Cavity-Membrane-Based Water-Jet Bio-Inspired Thruster With Multidirectional Accelerating Capability

Water-jet propulsion helps aquatic creatures achieve both accelerated motion (e.g., flying squid) and long-endurance cruising motion (e.g., jellyfish). That inspired the development of the aquatic unmanned aerial vehicle (AquaUAV) and underwater soft robots. Underwater soft robots achieve water-jet propulsion in all directions but have little propulsion thrust, AquaUAV has large propulsion thrust but can only accelerate from underwater to air. Here, to improve their deficiencies, we proposed a novel water-jet thrusters using cavity-membrane-based water-jet (CM-jet) structure. To quantitatively test the propulsion performance of this novel structure, a tethered prototype as well as a force-pressure measurement system was built.
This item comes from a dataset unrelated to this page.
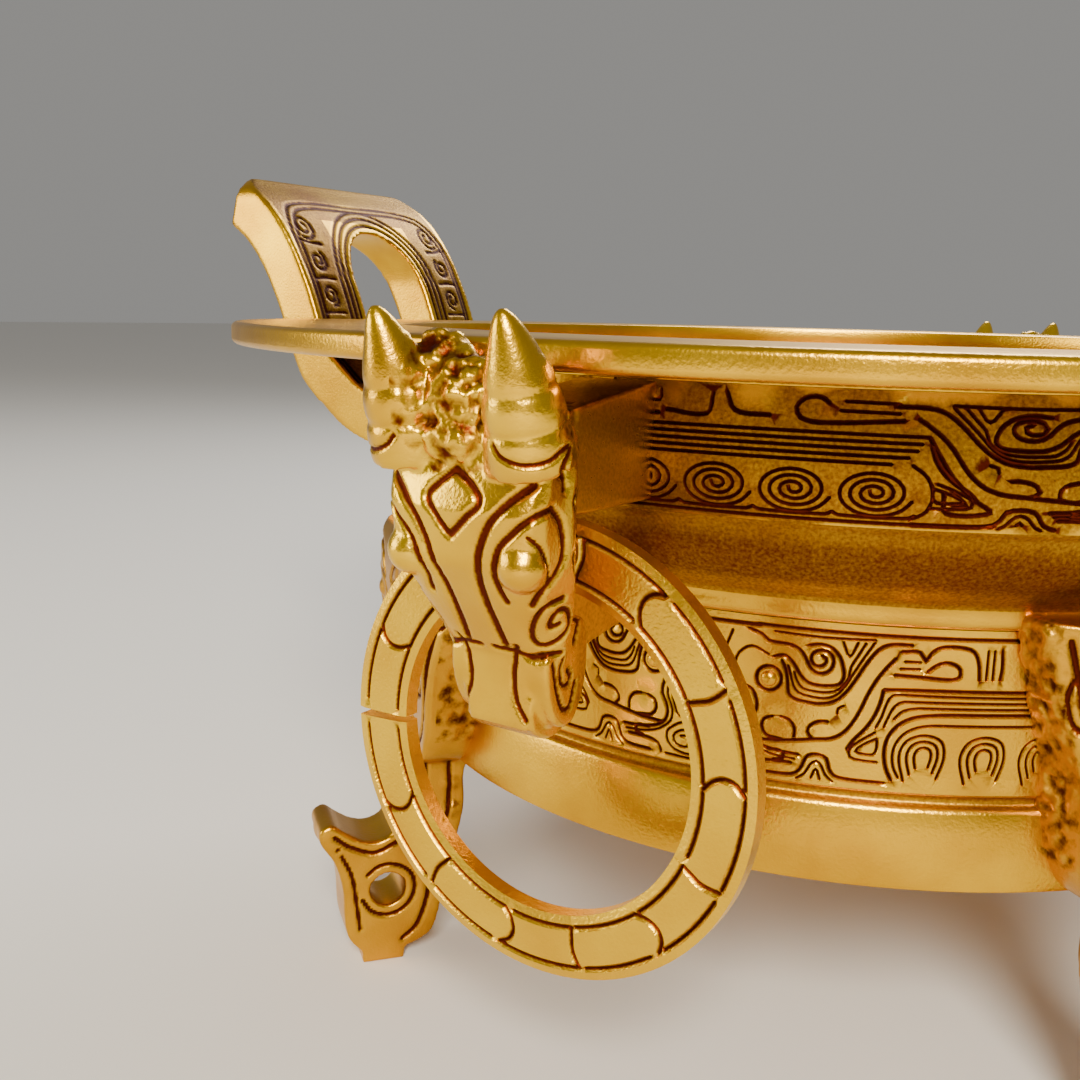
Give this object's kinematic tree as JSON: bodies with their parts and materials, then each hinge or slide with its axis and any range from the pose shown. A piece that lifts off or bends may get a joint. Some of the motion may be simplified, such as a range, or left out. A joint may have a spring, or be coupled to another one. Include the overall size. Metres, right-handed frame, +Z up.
{
  "type": "footed bronze basin with ring-holding beast heads",
  "caption": "Wide round footed basin with a flat rim, upright ears, horned beast heads that hold swinging rings, and curled beast legs.",
  "frame": {"origin": "centre of the square round the whole basin, on the floor between the feet", "axes": "+Z up, +X towards the right ear, the front beast head faces -Y"},
  "size_m": [0.3276, 0.292, 0.1677],
  "materials": {
    "basin": "cast bronze with a gold finish and red-brown wash in the pattern's grooves",
    "ears": "cast bronze with a gold finish, dark red-brown on the patterned inner face",
    "heads": "cast bronze with a gold finish and red-brown wash in the carved lines",
    "legs": "cast bronze with a worn gold finish and an orange-brown tint",
    "rings": "cast bronze with a grainy gold finish and dark engraved lines"
  },
  "bodies": {
    "vessel": {"basin": "basin", "ear_left": "ears", "ear_right": "ears", "beast_head_front": "heads", "beast_head_back": "heads", "leg_front_left": "legs", "leg_front_right": "legs", "leg_back_left": "legs", "leg_back_right": "legs"},
    "front_ring": {"ring_front": "rings"},
    "back_ring": {"ring_back": "rings"}
  },
  "joints": [
    {"name": "ring_front_swing", "type": "hinge", "parent": "vessel", "child": "front_ring", "pos_m": [0, -0.1208, 0.1009], "axis": [-1, 0, 0], "range_deg": [-22, 90]},
    {"name": "ring_back_swing", "type": "hinge", "parent": "vessel", "child": "back_ring", "pos_m": [0, 0.1208, 0.1009], "axis": [1, 0, 0], "range_deg": [-22, 90]}
  ]
}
Propulsion theoretical models were developed and refined to explain the propulsion process of CM-jet structure. To explore and verify the propulsion rules, the launch angles alpha (0 degrees, 15 degrees, 30 degrees, 45 degrees, and 60 degrees) and the initial pressure (0-0.3 MPa) of thruster were varied in the experiments. By combining simulation and experimental results, the thruster using CM-jet structure exhibited propulsion stability independent of launch angles. The maximum net peak thrust is 130 N when alpha = 30 degrees and P = 0.3 MPa. With stable propulsion at any directions, the CM-jet structure may broaden the accelerating directions of water-jet, realizing three translational DoF, which provides a faster propulsion pattern apart from propeller for underwater robot and AquaUAV.